▶ _Exercise aim_
Please print all of the material below, word for word.

○ ○ ○ ○ ○

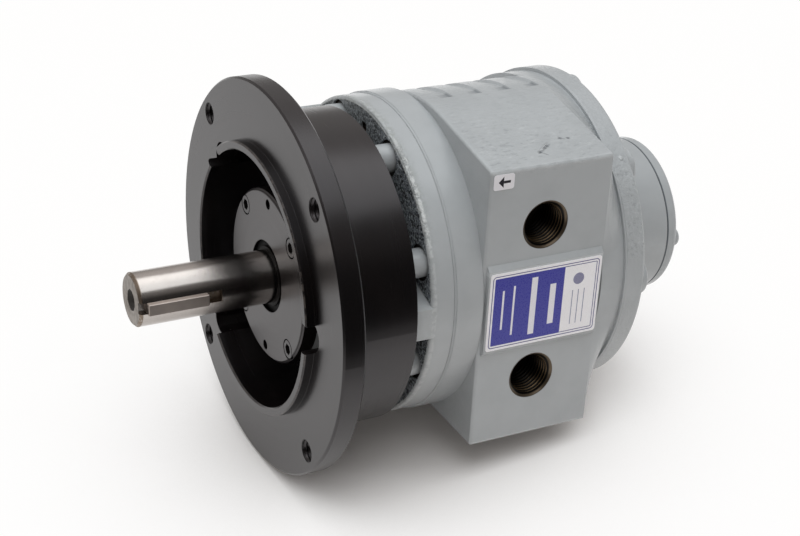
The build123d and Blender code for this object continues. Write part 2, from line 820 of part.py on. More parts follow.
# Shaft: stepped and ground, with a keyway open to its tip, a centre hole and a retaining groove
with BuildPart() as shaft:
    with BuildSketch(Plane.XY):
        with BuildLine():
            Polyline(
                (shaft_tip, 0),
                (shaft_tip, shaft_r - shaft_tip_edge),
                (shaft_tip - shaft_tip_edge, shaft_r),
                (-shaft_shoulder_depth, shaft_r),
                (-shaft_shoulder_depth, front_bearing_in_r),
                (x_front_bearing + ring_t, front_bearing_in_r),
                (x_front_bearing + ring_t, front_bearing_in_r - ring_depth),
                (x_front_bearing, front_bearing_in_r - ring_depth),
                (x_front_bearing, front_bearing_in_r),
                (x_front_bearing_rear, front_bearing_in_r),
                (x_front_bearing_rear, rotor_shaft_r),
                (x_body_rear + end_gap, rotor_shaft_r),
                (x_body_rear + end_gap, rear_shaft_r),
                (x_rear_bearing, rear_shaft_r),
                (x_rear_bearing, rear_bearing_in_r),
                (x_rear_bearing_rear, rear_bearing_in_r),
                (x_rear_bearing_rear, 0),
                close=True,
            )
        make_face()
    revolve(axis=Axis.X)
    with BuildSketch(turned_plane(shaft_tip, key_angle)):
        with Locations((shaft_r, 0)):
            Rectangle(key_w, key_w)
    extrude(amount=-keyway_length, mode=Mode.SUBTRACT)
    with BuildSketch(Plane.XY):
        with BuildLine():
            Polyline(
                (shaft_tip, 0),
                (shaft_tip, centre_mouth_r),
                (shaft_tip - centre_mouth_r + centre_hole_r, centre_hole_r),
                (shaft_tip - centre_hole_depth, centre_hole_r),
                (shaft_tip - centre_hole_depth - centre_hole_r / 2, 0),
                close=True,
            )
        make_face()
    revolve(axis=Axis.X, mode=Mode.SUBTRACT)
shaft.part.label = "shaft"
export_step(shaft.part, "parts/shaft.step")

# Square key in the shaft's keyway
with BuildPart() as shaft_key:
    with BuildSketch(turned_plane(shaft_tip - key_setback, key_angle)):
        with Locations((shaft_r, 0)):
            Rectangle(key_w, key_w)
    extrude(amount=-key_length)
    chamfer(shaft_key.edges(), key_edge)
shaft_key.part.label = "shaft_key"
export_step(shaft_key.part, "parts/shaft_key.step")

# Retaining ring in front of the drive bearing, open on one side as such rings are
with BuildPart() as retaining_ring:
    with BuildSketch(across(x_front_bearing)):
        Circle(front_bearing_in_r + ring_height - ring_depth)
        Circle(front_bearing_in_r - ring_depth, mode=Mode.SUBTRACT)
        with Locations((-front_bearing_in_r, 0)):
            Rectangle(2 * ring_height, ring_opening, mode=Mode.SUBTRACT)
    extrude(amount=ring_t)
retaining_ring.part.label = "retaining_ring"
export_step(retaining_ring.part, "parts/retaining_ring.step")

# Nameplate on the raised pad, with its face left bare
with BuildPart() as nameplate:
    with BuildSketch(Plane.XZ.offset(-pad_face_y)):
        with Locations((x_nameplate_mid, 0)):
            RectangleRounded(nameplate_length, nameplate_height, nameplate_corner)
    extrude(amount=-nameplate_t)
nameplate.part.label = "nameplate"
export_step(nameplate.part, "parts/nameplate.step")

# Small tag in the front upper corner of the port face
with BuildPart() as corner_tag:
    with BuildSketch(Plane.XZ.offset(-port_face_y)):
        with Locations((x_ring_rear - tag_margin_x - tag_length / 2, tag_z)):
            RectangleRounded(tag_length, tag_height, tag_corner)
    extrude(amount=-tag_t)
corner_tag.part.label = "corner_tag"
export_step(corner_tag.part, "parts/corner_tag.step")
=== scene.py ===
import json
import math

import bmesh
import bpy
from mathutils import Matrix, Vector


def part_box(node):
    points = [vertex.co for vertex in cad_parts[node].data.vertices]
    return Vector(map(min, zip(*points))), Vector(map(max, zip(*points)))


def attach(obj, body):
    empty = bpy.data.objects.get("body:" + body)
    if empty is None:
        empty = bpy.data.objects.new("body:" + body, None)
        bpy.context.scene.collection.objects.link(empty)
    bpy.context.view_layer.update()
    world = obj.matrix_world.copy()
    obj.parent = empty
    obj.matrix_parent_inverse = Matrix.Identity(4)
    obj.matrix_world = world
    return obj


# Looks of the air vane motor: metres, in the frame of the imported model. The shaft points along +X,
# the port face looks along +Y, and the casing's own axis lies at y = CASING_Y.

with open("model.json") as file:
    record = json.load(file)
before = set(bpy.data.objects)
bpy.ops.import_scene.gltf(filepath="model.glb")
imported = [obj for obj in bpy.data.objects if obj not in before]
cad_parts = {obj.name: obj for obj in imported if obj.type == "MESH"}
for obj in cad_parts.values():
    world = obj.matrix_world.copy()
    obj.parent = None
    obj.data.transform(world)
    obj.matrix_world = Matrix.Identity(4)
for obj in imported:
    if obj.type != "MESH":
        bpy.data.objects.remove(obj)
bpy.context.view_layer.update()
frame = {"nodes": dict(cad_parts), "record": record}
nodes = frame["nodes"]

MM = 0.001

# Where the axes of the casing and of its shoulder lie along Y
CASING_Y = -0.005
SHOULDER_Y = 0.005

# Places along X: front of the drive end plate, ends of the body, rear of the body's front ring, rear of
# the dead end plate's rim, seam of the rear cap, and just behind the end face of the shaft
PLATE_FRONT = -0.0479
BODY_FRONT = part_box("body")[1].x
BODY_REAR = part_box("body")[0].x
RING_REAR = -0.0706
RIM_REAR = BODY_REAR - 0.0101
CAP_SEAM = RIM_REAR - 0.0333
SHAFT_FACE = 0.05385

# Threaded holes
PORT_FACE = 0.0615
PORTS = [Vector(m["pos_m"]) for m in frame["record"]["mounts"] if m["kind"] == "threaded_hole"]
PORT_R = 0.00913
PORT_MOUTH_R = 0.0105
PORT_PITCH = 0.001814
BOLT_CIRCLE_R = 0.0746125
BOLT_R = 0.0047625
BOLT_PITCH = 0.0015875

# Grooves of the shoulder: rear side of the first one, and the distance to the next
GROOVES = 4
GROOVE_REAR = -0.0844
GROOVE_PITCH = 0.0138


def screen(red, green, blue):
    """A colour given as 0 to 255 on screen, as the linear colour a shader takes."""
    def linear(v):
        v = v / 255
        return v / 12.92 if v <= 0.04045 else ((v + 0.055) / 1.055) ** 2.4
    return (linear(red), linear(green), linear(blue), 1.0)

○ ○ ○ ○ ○

▶ _Exercise solution_
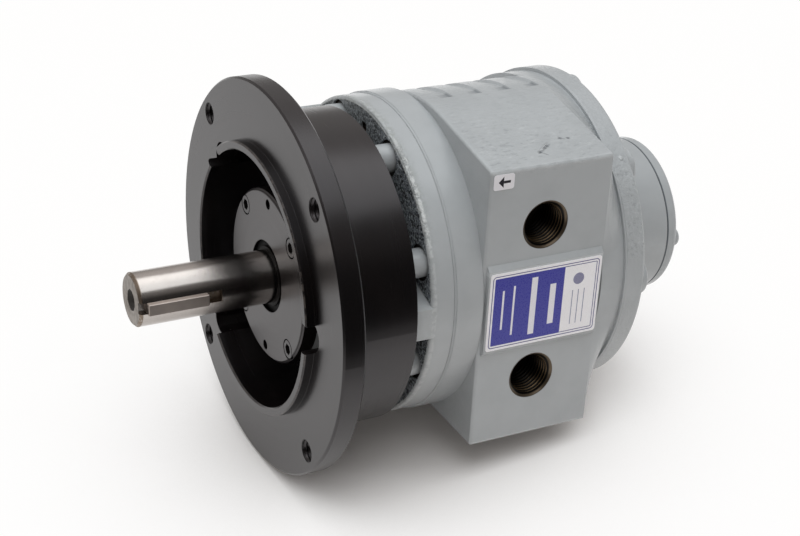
The build123d and Blender code for this object continues. Write part 2, from line 820 of part.py on. More parts follow.
# Shaft: stepped and ground, with a keyway open to its tip, a centre hole and a retaining groove
with BuildPart() as shaft:
    with BuildSketch(Plane.XY):
        with BuildLine():
            Polyline(
                (shaft_tip, 0),
                (shaft_tip, shaft_r - shaft_tip_edge),
                (shaft_tip - shaft_tip_edge, shaft_r),
                (-shaft_shoulder_depth, shaft_r),
                (-shaft_shoulder_depth, front_bearing_in_r),
                (x_front_bearing + ring_t, front_bearing_in_r),
                (x_front_bearing + ring_t, front_bearing_in_r - ring_depth),
                (x_front_bearing, front_bearing_in_r - ring_depth),
                (x_front_bearing, front_bearing_in_r),
                (x_front_bearing_rear, front_bearing_in_r),
                (x_front_bearing_rear, rotor_shaft_r),
                (x_body_rear + end_gap, rotor_shaft_r),
                (x_body_rear + end_gap, rear_shaft_r),
                (x_rear_bearing, rear_shaft_r),
                (x_rear_bearing, rear_bearing_in_r),
                (x_rear_bearing_rear, rear_bearing_in_r),
                (x_rear_bearing_rear, 0),
                close=True,
            )
        make_face()
    revolve(axis=Axis.X)
    with BuildSketch(turned_plane(shaft_tip, key_angle)):
        with Locations((shaft_r, 0)):
            Rectangle(key_w, key_w)
    extrude(amount=-keyway_length, mode=Mode.SUBTRACT)
    with BuildSketch(Plane.XY):
        with BuildLine():
            Polyline(
                (shaft_tip, 0),
                (shaft_tip, centre_mouth_r),
                (shaft_tip - centre_mouth_r + centre_hole_r, centre_hole_r),
                (shaft_tip - centre_hole_depth, centre_hole_r),
                (shaft_tip - centre_hole_depth - centre_hole_r / 2, 0),
                close=True,
            )
        make_face()
    revolve(axis=Axis.X, mode=Mode.SUBTRACT)
shaft.part.label = "shaft"
export_step(shaft.part, "parts/shaft.step")

# Square key in the shaft's keyway
with BuildPart() as shaft_key:
    with BuildSketch(turned_plane(shaft_tip - key_setback, key_angle)):
        with Locations((shaft_r, 0)):
            Rectangle(key_w, key_w)
    extrude(amount=-key_length)
    chamfer(shaft_key.edges(), key_edge)
shaft_key.part.label = "shaft_key"
export_step(shaft_key.part, "parts/shaft_key.step")

# Retaining ring in front of the drive bearing, open on one side as such rings are
with BuildPart() as retaining_ring:
    with BuildSketch(across(x_front_bearing)):
        Circle(front_bearing_in_r + ring_height - ring_depth)
        Circle(front_bearing_in_r - ring_depth, mode=Mode.SUBTRACT)
        with Locations((-front_bearing_in_r, 0)):
            Rectangle(2 * ring_height, ring_opening, mode=Mode.SUBTRACT)
    extrude(amount=ring_t)
retaining_ring.part.label = "retaining_ring"
export_step(retaining_ring.part, "parts/retaining_ring.step")

# Nameplate on the raised pad, with its face left bare
with BuildPart() as nameplate:
    with BuildSketch(Plane.XZ.offset(-pad_face_y)):
        with Locations((x_nameplate_mid, 0)):
            RectangleRounded(nameplate_length, nameplate_height, nameplate_corner)
    extrude(amount=-nameplate_t)
nameplate.part.label = "nameplate"
export_step(nameplate.part, "parts/nameplate.step")

# Small tag in the front upper corner of the port face
with BuildPart() as corner_tag:
    with BuildSketch(Plane.XZ.offset(-port_face_y)):
        with Locations((x_ring_rear - tag_margin_x - tag_length / 2, tag_z)):
            RectangleRounded(tag_length, tag_height, tag_corner)
    extrude(amount=-tag_t)
corner_tag.part.label = "corner_tag"
export_step(corner_tag.part, "parts/corner_tag.step")
=== scene.py ===
import json
import math

import bmesh
import bpy
from mathutils import Matrix, Vector


def part_box(node):
    points = [vertex.co for vertex in cad_parts[node].data.vertices]
    return Vector(map(min, zip(*points))), Vector(map(max, zip(*points)))


def attach(obj, body):
    empty = bpy.data.objects.get("body:" + body)
    if empty is None:
        empty = bpy.data.objects.new("body:" + body, None)
        bpy.context.scene.collection.objects.link(empty)
    bpy.context.view_layer.update()
    world = obj.matrix_world.copy()
    obj.parent = empty
    obj.matrix_parent_inverse = Matrix.Identity(4)
    obj.matrix_world = world
    return obj


# Looks of the air vane motor: metres, in the frame of the imported model. The shaft points along +X,
# the port face looks along +Y, and the casing's own axis lies at y = CASING_Y.

with open("model.json") as file:
    record = json.load(file)
before = set(bpy.data.objects)
bpy.ops.import_scene.gltf(filepath="model.glb")
imported = [obj for obj in bpy.data.objects if obj not in before]
cad_parts = {obj.name: obj for obj in imported if obj.type == "MESH"}
for obj in cad_parts.values():
    world = obj.matrix_world.copy()
    obj.parent = None
    obj.data.transform(world)
    obj.matrix_world = Matrix.Identity(4)
for obj in imported:
    if obj.type != "MESH":
        bpy.data.objects.remove(obj)
bpy.context.view_layer.update()
frame = {"nodes": dict(cad_parts), "record": record}
nodes = frame["nodes"]

MM = 0.001

# Where the axes of the casing and of its shoulder lie along Y
CASING_Y = -0.005
SHOULDER_Y = 0.005

# Places along X: front of the drive end plate, ends of the body, rear of the body's front ring, rear of
# the dead end plate's rim, seam of the rear cap, and just behind the end face of the shaft
PLATE_FRONT = -0.0479
BODY_FRONT = part_box("body")[1].x
BODY_REAR = part_box("body")[0].x
RING_REAR = -0.0706
RIM_REAR = BODY_REAR - 0.0101
CAP_SEAM = RIM_REAR - 0.0333
SHAFT_FACE = 0.05385

# Threaded holes
PORT_FACE = 0.0615
PORTS = [Vector(m["pos_m"]) for m in frame["record"]["mounts"] if m["kind"] == "threaded_hole"]
PORT_R = 0.00913
PORT_MOUTH_R = 0.0105
PORT_PITCH = 0.001814
BOLT_CIRCLE_R = 0.0746125
BOLT_R = 0.0047625
BOLT_PITCH = 0.0015875

# Grooves of the shoulder: rear side of the first one, and the distance to the next
GROOVES = 4
GROOVE_REAR = -0.0844
GROOVE_PITCH = 0.0138


def screen(red, green, blue):
    """A colour given as 0 to 255 on screen, as the linear colour a shader takes."""
    def linear(v):
        v = v / 255
        return v / 12.92 if v <= 0.04045 else ((v + 0.055) / 1.055) ** 2.4
    return (linear(red), linear(green), linear(blue), 1.0)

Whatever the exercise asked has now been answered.